If you add your object to the FlexSim library, you should also add an eventinfo node to the eventfunctions node of your object. Inside this node, there should be an object for each bound event. Each of these objects should have a variables attribute, and within that attribute, it should have two subnodes: params and requirements.


The params node is a table that shows the name and type of each parameter passed in to the FIRE_SDT_EVENT() macro for that event.

For example, the eventinfo object for the List's OnPush event is shown in the following figure:

Notice that the node

  • has object data
  • has the same name as the event
  • has a variables attribute, and
  • has a params node as a variable

Since this event is not a relayed event, there are no requirements. If you right-click the params node and explore it as a table, you will see the table shown in the following figure:

From this table, we see that when the OnPush event fires, we have access to two parameters: the value that was pushed on the list (a Variant), and the partition ID (also a Variant) to which the value was pushed.

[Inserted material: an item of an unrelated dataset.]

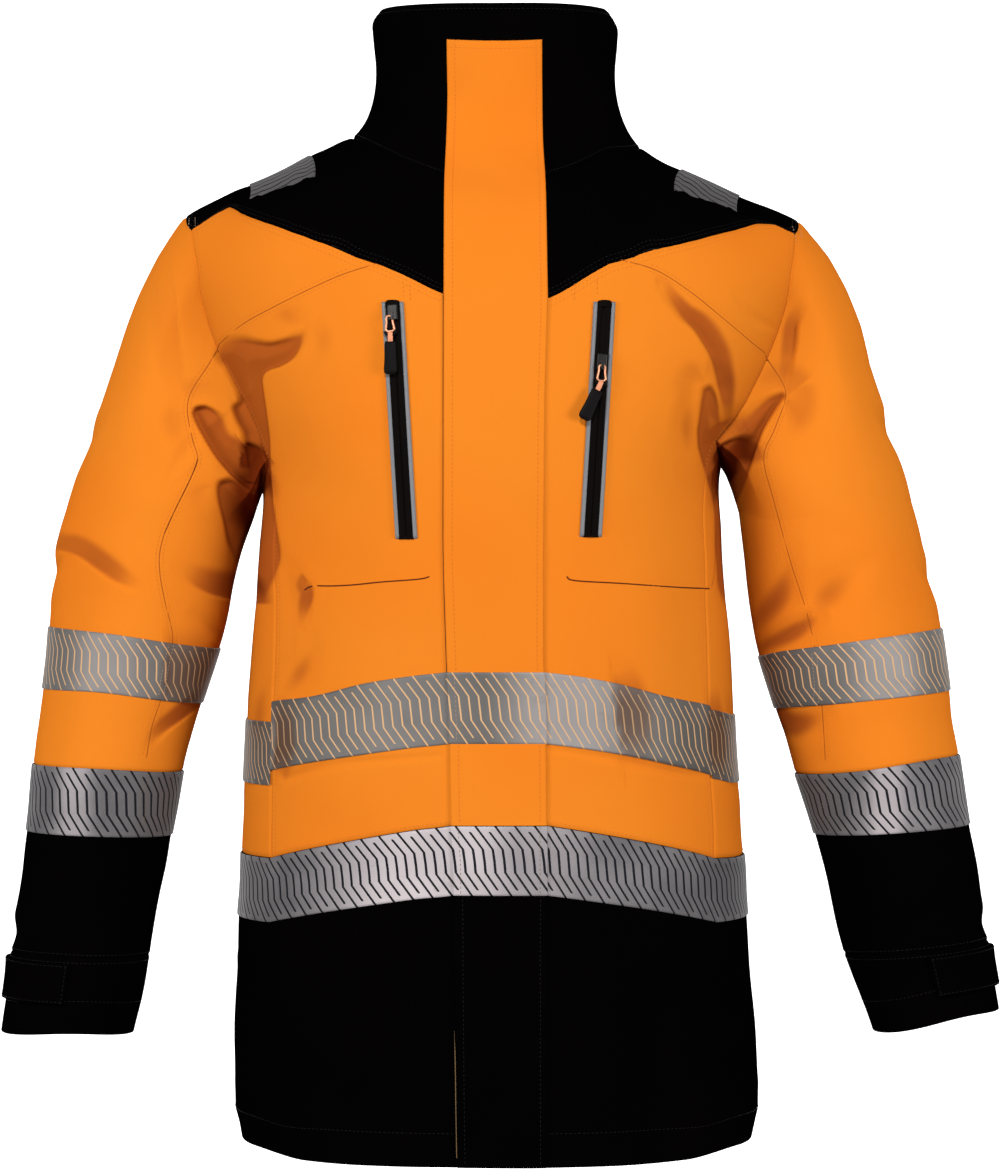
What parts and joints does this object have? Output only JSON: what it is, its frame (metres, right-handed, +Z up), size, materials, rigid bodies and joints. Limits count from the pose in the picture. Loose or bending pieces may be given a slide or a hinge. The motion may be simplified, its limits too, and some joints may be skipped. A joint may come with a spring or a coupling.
{
  "type": "hi-vis work jacket",
  "caption": "Long hi-vis work jacket with a stand collar, reflective tapes, a covered front zip, slanted chest zips and cuffs with tabs, filled out as if worn.",
  "frame": {"origin": "middle of the neck, at about the height of the collar's seam on the shoulders", "axes": "+Z up, the front faces -Y, the wearer's left is +X"},
  "size_m": [0.7772, 0.2932, 0.8736],
  "materials": {
    "orange_cloth": "matt coated woven",
    "black_cloth": "matt coated woven",
    "reflective_tape": "grey reflective cloth tape",
    "zip_tape": "coated zip tape",
    "slider_metal": "black coat, worn",
    "pull_metal": "copper colour",
    "pull_cord": "woven cord",
    "pull_rubber": "matt moulded"
  },
  "bodies": {
    "root": {"collar": "black_cloth", "yoke": "black_cloth", "back": "orange_cloth", "skirt_back": "black_cloth", "placket_upper": "orange_cloth", "placket_lower": "black_cloth", "waist_tape_placket": "reflective_tape", "hip_tape_placket": "reflective_tape", "waist_tape_back": "reflective_tape", "hip_tape_back": "reflective_tape", "front_right": "orange_cloth", "side_right": "orange_cloth", "skirt_front_right": "black_cloth", "waist_tape_front_right": "reflective_tape", "waist_tape_side_right": "reflective_tape", "hip_tape_front_right": "reflective_tape", "sleeve_right": "orange_cloth", "lower_sleeve_right": "black_cloth", "cuff_right": "black_cloth", "cuff_tab_right": "black_cloth", "sleeve_tape_1_right": "reflective_tape", "sleeve_tape_2_right": "reflective_tape", "shoulder_tape_right": "reflective_tape", "zip_strip_right": "zip_tape", "zip_piping_minus_right": "reflective_tape", "zip_piping_plus_right": "reflective_tape", "slider_right": "slider_metal", "front_left": "orange_cloth", "side_left": "orange_cloth", "skirt_front_left": "black_cloth", "waist_tape_front_left": "reflective_tape", "waist_tape_side_left": "reflective_tape", "hip_tape_front_left": "reflective_tape", "sleeve_left": "orange_cloth", "lower_sleeve_left": "black_cloth", "cuff_left": "black_cloth", "cuff_tab_left": "black_cloth", "sleeve_tape_1_left": "reflective_tape", "sleeve_tape_2_left": "reflective_tape", "shoulder_tape_left": "reflective_tape", "zip_strip_left": "zip_tape", "zip_piping_minus_left": "reflective_tape", "zip_piping_plus_left": "reflective_tape", "slider_left": "slider_metal"},
    "pull_right": {"pull_link_right": "pull_metal", "pull_neck_right": "pull_cord", "pull_tab_right": "pull_rubber"},
    "pull_left": {"pull_link_left": "pull_metal", "pull_neck_left": "pull_cord", "pull_tab_left": "pull_rubber"}
  },
  "joints": [
    {"name": "pull_hinge_right", "type": "hinge", "parent": "root", "child": "pull_right", "pos_m": [-0.07678, -0.13777, -0.13873], "axis": [-0.9886, 0.1293, -0.0776], "range_deg": [0, 150]},
    {"name": "pull_hinge_left", "type": "hinge", "parent": "root", "child": "pull_left", "pos_m": [0.07968, -0.14167, -0.17595], "axis": [-0.9822, -0.1721, 0.0749], "range_deg": [0, 150]}
  ]
}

The requirements ndoe is a table that shows what requirements are needed to correctly listen to this event. Most events do not need a requirements node, since they are not relayed events. If an object has relayed events, however, those events need a requirements node.

For example, the List has an OnPartitionContentChange event. This event happens when a partition's content changes. However, to listen to this event, you must supply a partition ID, so that you can listen to the events on that partition. This is reflected in the List's OnPartitionContentChange eventinfo node:

If you explore the requirements node as a table, you will see the following table:

From this table, you can see that you need to supply a partition ID in order to listen to this event. You supply this value as an argument to assertEvent(), which takes up to three requirement values. This function feeds the requirement values to the resolver specified in bindRelayedClassEvents<>(), which returns the object that has the named (or selected) event.